**WORK TO BE COMPLETED**
The records should be written out in full, with nothing altered.

**ENTRIES PROVIDED**
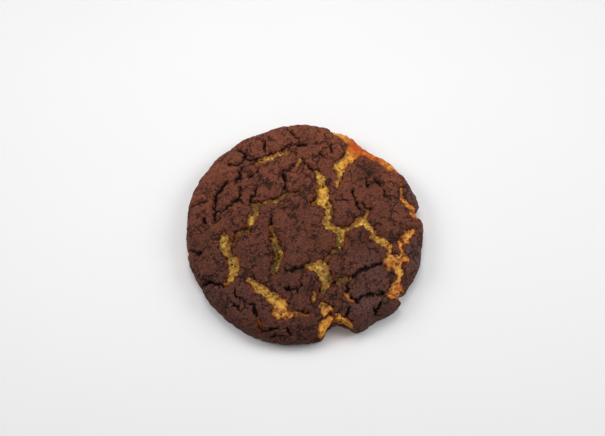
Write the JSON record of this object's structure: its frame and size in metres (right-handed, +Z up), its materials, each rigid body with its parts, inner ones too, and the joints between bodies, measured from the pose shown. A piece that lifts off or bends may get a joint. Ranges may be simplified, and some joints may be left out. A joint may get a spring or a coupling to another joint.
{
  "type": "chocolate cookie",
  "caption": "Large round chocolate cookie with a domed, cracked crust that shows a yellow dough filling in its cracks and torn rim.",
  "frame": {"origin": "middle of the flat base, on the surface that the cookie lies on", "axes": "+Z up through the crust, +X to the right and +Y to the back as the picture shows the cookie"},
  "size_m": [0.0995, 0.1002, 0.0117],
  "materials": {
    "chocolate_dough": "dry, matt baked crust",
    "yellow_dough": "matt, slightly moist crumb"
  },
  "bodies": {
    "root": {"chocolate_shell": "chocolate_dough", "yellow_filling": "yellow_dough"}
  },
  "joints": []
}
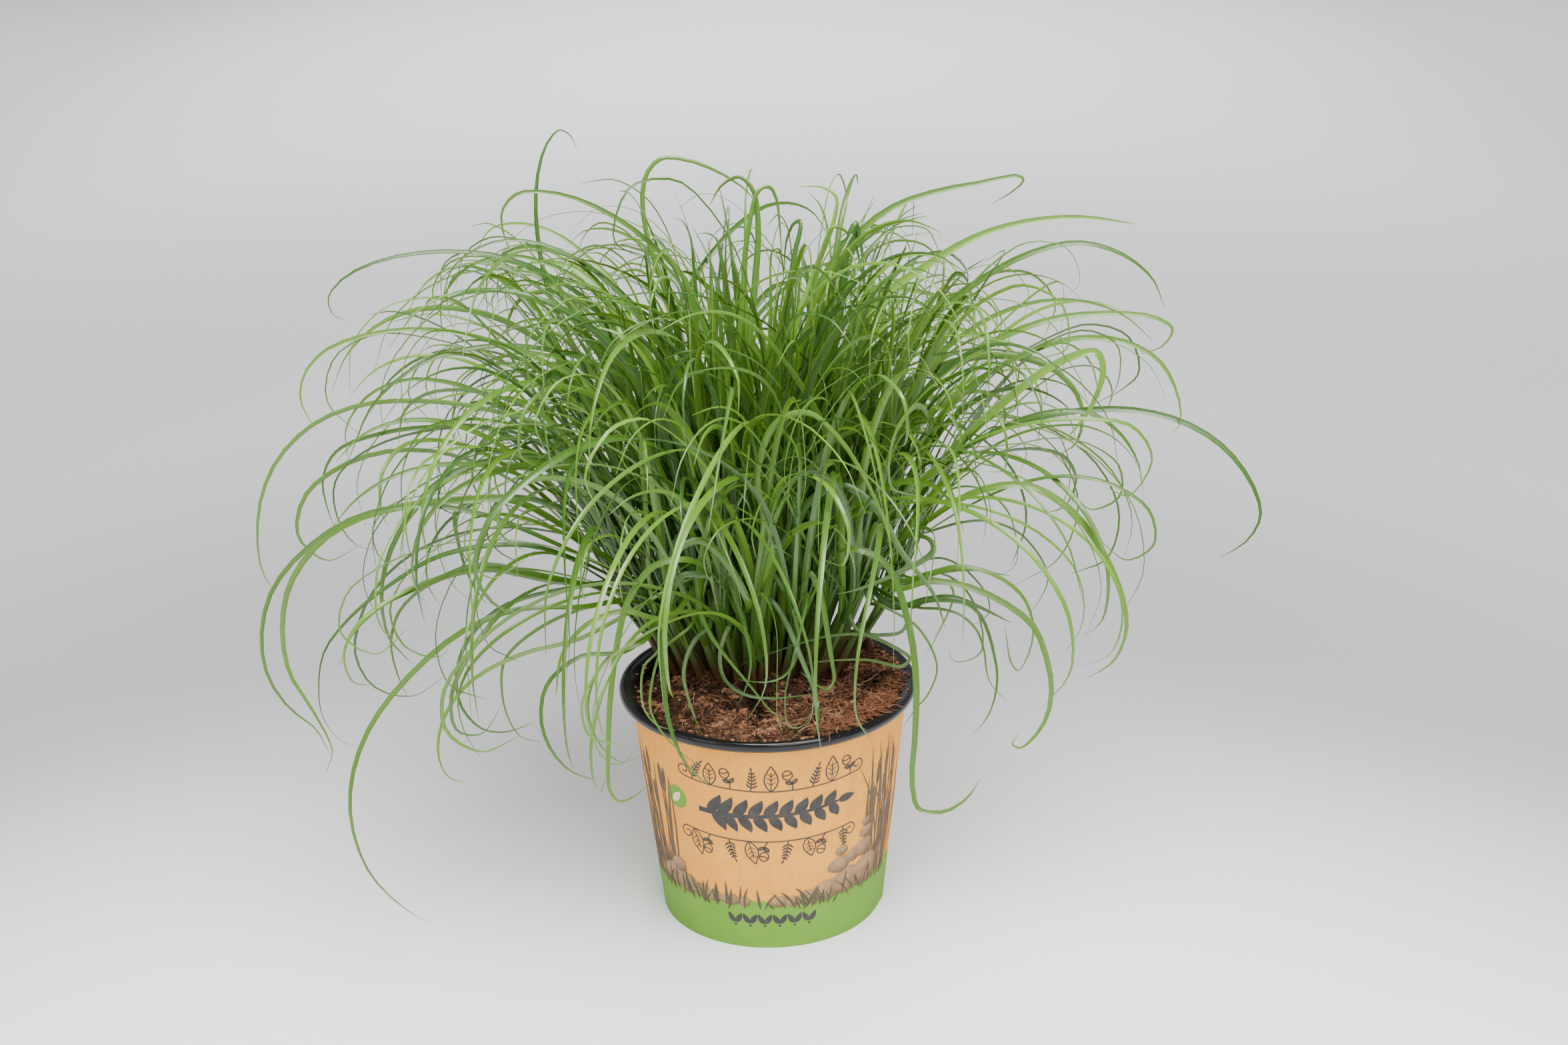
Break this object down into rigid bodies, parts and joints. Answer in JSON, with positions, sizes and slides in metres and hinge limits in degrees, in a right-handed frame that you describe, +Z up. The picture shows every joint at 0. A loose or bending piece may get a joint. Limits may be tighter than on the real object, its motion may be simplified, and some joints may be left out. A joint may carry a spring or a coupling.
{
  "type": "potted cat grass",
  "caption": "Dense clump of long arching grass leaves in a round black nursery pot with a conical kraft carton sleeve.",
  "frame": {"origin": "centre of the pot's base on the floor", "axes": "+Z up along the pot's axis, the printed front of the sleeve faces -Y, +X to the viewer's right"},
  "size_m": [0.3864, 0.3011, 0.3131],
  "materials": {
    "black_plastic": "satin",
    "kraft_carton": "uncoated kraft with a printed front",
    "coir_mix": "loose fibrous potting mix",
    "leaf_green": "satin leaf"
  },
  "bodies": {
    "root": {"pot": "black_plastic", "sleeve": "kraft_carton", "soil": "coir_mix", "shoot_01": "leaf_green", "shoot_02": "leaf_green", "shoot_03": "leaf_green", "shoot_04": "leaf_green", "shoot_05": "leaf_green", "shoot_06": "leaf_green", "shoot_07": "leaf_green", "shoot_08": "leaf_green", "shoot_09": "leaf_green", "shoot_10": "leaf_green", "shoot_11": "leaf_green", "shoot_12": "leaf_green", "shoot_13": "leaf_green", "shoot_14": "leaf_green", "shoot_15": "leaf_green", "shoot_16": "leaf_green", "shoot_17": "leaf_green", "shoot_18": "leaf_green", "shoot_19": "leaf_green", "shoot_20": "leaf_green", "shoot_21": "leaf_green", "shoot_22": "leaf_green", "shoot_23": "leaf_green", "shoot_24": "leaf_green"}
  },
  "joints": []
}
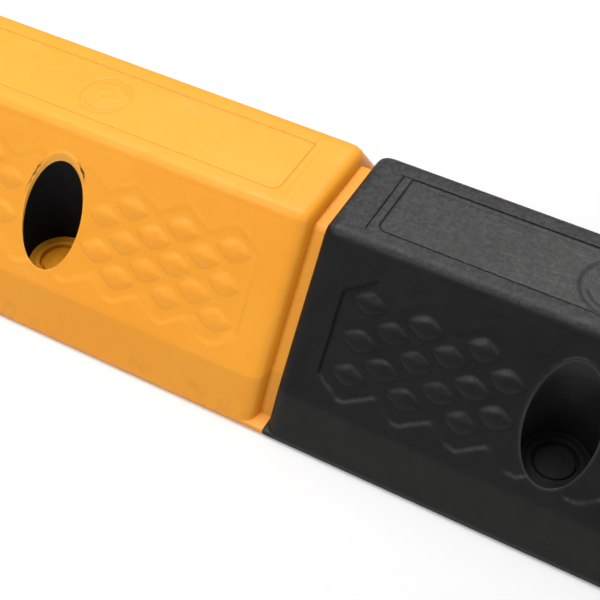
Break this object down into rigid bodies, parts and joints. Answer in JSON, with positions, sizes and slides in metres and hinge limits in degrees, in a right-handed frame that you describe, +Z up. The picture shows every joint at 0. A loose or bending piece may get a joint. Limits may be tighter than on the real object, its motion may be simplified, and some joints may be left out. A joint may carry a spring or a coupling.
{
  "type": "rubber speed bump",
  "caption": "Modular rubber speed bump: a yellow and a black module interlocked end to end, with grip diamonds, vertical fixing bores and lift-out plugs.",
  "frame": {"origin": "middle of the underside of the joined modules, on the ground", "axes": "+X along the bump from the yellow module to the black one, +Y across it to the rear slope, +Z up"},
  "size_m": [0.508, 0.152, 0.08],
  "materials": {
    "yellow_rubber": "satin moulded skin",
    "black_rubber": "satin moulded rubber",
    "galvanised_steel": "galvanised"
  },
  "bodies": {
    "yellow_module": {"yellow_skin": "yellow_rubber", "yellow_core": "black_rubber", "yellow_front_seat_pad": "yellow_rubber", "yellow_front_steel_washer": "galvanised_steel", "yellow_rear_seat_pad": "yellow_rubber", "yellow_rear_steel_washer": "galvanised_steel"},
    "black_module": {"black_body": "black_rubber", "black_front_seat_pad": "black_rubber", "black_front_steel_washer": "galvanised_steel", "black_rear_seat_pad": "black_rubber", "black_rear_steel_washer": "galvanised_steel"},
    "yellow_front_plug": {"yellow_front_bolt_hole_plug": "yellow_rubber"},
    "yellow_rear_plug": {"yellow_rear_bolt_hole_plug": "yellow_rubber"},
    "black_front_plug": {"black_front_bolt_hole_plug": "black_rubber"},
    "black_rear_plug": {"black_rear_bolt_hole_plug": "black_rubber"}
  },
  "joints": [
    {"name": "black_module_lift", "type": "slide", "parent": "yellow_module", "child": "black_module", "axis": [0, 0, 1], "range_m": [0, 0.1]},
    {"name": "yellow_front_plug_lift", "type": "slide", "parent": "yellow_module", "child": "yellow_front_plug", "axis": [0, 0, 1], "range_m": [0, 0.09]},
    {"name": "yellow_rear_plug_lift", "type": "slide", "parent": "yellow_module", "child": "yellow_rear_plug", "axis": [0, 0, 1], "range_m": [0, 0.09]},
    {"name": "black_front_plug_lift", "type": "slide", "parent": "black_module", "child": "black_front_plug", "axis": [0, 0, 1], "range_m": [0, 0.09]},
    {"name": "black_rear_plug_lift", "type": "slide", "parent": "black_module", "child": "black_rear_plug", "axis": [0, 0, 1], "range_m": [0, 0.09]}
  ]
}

**EXERCISE OUTPUT**
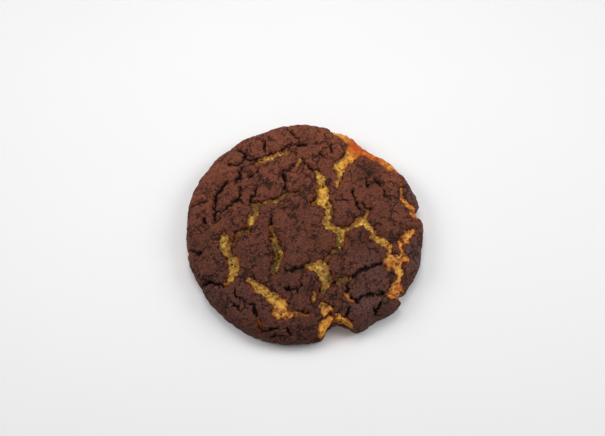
Write the JSON record of this object's structure: its frame and size in metres (right-handed, +Z up), its materials, each rigid body with its parts, inner ones too, and the joints between bodies, measured from the pose shown. A piece that lifts off or bends may get a joint. Ranges may be simplified, and some joints may be left out. A joint may get a spring or a coupling to another joint.
{
  "type": "chocolate cookie",
  "caption": "Large round chocolate cookie with a domed, cracked crust that shows a yellow dough filling in its cracks and torn rim.",
  "frame": {"origin": "middle of the flat base, on the surface that the cookie lies on", "axes": "+Z up through the crust, +X to the right and +Y to the back as the picture shows the cookie"},
  "size_m": [0.0995, 0.1002, 0.0117],
  "materials": {
    "chocolate_dough": "dry, matt baked crust",
    "yellow_dough": "matt, slightly moist crumb"
  },
  "bodies": {
    "root": {"chocolate_shell": "chocolate_dough", "yellow_filling": "yellow_dough"}
  },
  "joints": []
}
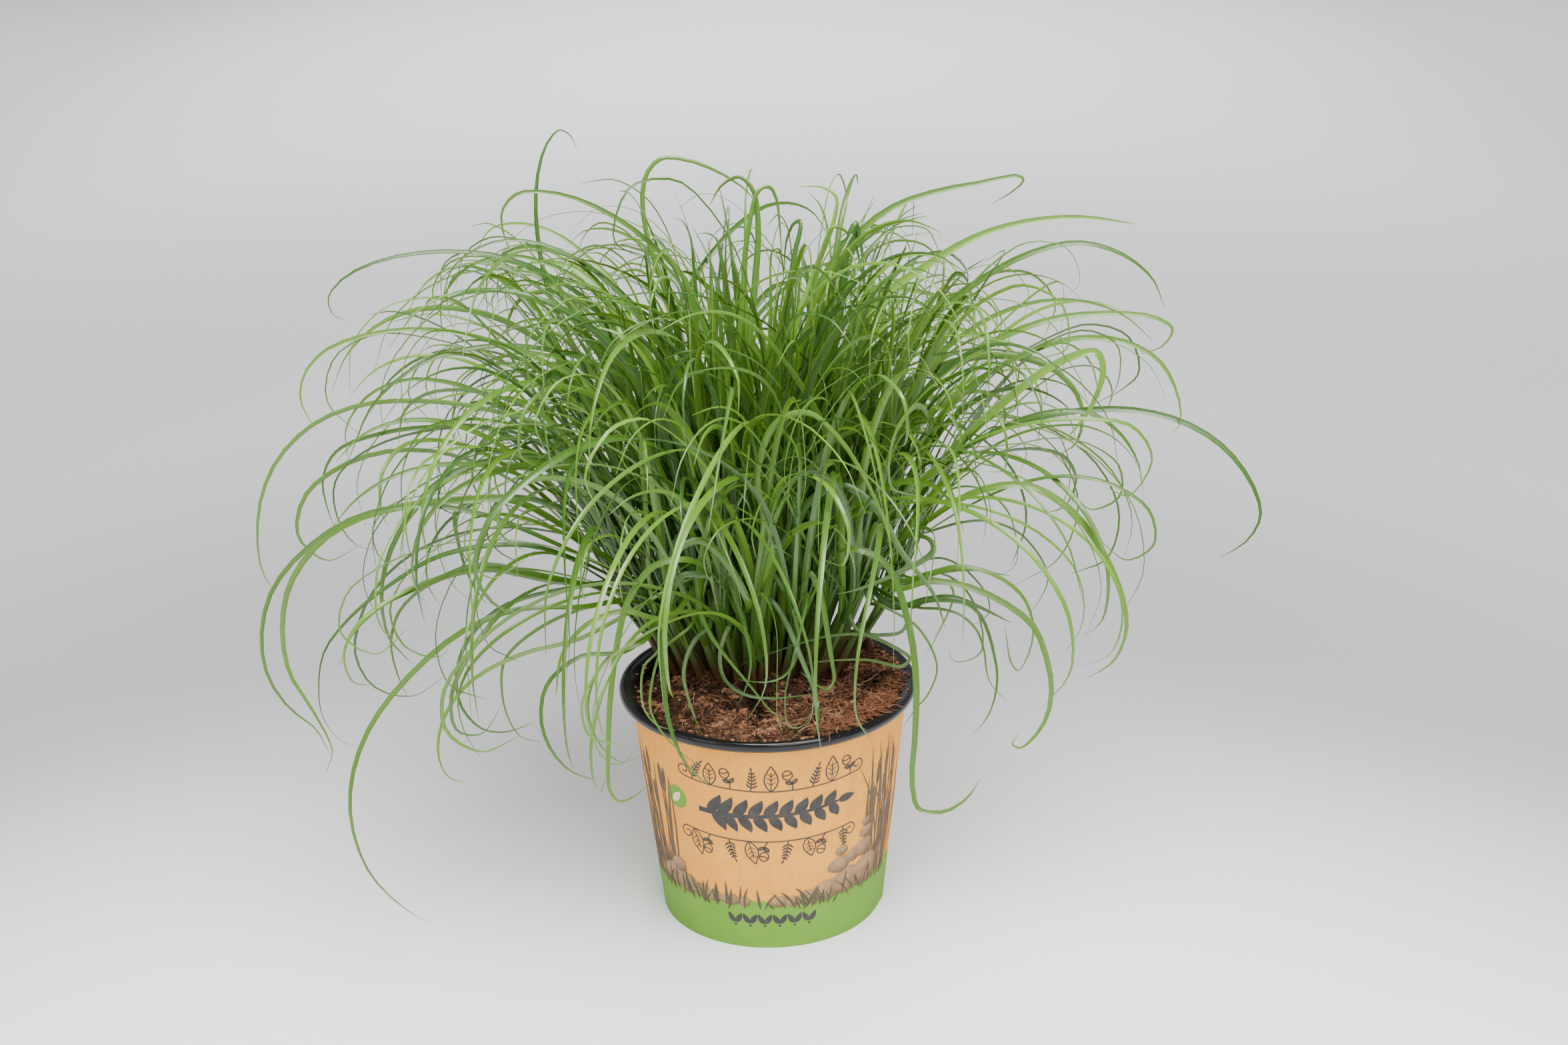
Break this object down into rigid bodies, parts and joints. Answer in JSON, with positions, sizes and slides in metres and hinge limits in degrees, in a right-handed frame that you describe, +Z up. The picture shows every joint at 0. A loose or bending piece may get a joint. Limits may be tighter than on the real object, its motion may be simplified, and some joints may be left out. A joint may carry a spring or a coupling.
{
  "type": "potted cat grass",
  "caption": "Dense clump of long arching grass leaves in a round black nursery pot with a conical kraft carton sleeve.",
  "frame": {"origin": "centre of the pot's base on the floor", "axes": "+Z up along the pot's axis, the printed front of the sleeve faces -Y, +X to the viewer's right"},
  "size_m": [0.3864, 0.3011, 0.3131],
  "materials": {
    "black_plastic": "satin",
    "kraft_carton": "uncoated kraft with a printed front",
    "coir_mix": "loose fibrous potting mix",
    "leaf_green": "satin leaf"
  },
  "bodies": {
    "root": {"pot": "black_plastic", "sleeve": "kraft_carton", "soil": "coir_mix", "shoot_01": "leaf_green", "shoot_02": "leaf_green", "shoot_03": "leaf_green", "shoot_04": "leaf_green", "shoot_05": "leaf_green", "shoot_06": "leaf_green", "shoot_07": "leaf_green", "shoot_08": "leaf_green", "shoot_09": "leaf_green", "shoot_10": "leaf_green", "shoot_11": "leaf_green", "shoot_12": "leaf_green", "shoot_13": "leaf_green", "shoot_14": "leaf_green", "shoot_15": "leaf_green", "shoot_16": "leaf_green", "shoot_17": "leaf_green", "shoot_18": "leaf_green", "shoot_19": "leaf_green", "shoot_20": "leaf_green", "shoot_21": "leaf_green", "shoot_22": "leaf_green", "shoot_23": "leaf_green", "shoot_24": "leaf_green"}
  },
  "joints": []
}
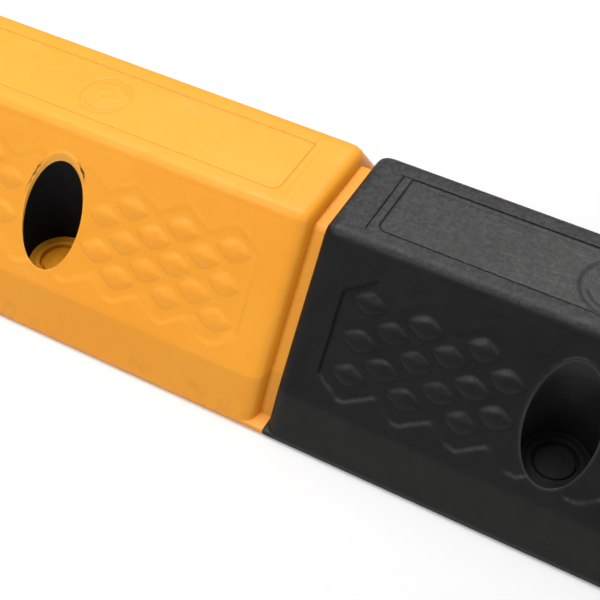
Break this object down into rigid bodies, parts and joints. Answer in JSON, with positions, sizes and slides in metres and hinge limits in degrees, in a right-handed frame that you describe, +Z up. The picture shows every joint at 0. A loose or bending piece may get a joint. Limits may be tighter than on the real object, its motion may be simplified, and some joints may be left out. A joint may carry a spring or a coupling.
{
  "type": "rubber speed bump",
  "caption": "Modular rubber speed bump: a yellow and a black module interlocked end to end, with grip diamonds, vertical fixing bores and lift-out plugs.",
  "frame": {"origin": "middle of the underside of the joined modules, on the ground", "axes": "+X along the bump from the yellow module to the black one, +Y across it to the rear slope, +Z up"},
  "size_m": [0.508, 0.152, 0.08],
  "materials": {
    "yellow_rubber": "satin moulded skin",
    "black_rubber": "satin moulded rubber",
    "galvanised_steel": "galvanised"
  },
  "bodies": {
    "yellow_module": {"yellow_skin": "yellow_rubber", "yellow_core": "black_rubber", "yellow_front_seat_pad": "yellow_rubber", "yellow_front_steel_washer": "galvanised_steel", "yellow_rear_seat_pad": "yellow_rubber", "yellow_rear_steel_washer": "galvanised_steel"},
    "black_module": {"black_body": "black_rubber", "black_front_seat_pad": "black_rubber", "black_front_steel_washer": "galvanised_steel", "black_rear_seat_pad": "black_rubber", "black_rear_steel_washer": "galvanised_steel"},
    "yellow_front_plug": {"yellow_front_bolt_hole_plug": "yellow_rubber"},
    "yellow_rear_plug": {"yellow_rear_bolt_hole_plug": "yellow_rubber"},
    "black_front_plug": {"black_front_bolt_hole_plug": "black_rubber"},
    "black_rear_plug": {"black_rear_bolt_hole_plug": "black_rubber"}
  },
  "joints": [
    {"name": "black_module_lift", "type": "slide", "parent": "yellow_module", "child": "black_module", "axis": [0, 0, 1], "range_m": [0, 0.1]},
    {"name": "yellow_front_plug_lift", "type": "slide", "parent": "yellow_module", "child": "yellow_front_plug", "axis": [0, 0, 1], "range_m": [0, 0.09]},
    {"name": "yellow_rear_plug_lift", "type": "slide", "parent": "yellow_module", "child": "yellow_rear_plug", "axis": [0, 0, 1], "range_m": [0, 0.09]},
    {"name": "black_front_plug_lift", "type": "slide", "parent": "black_module", "child": "black_front_plug", "axis": [0, 0, 1], "range_m": [0, 0.09]},
    {"name": "black_rear_plug_lift", "type": "slide", "parent": "black_module", "child": "black_rear_plug", "axis": [0, 0, 1], "range_m": [0, 0.09]}
  ]
}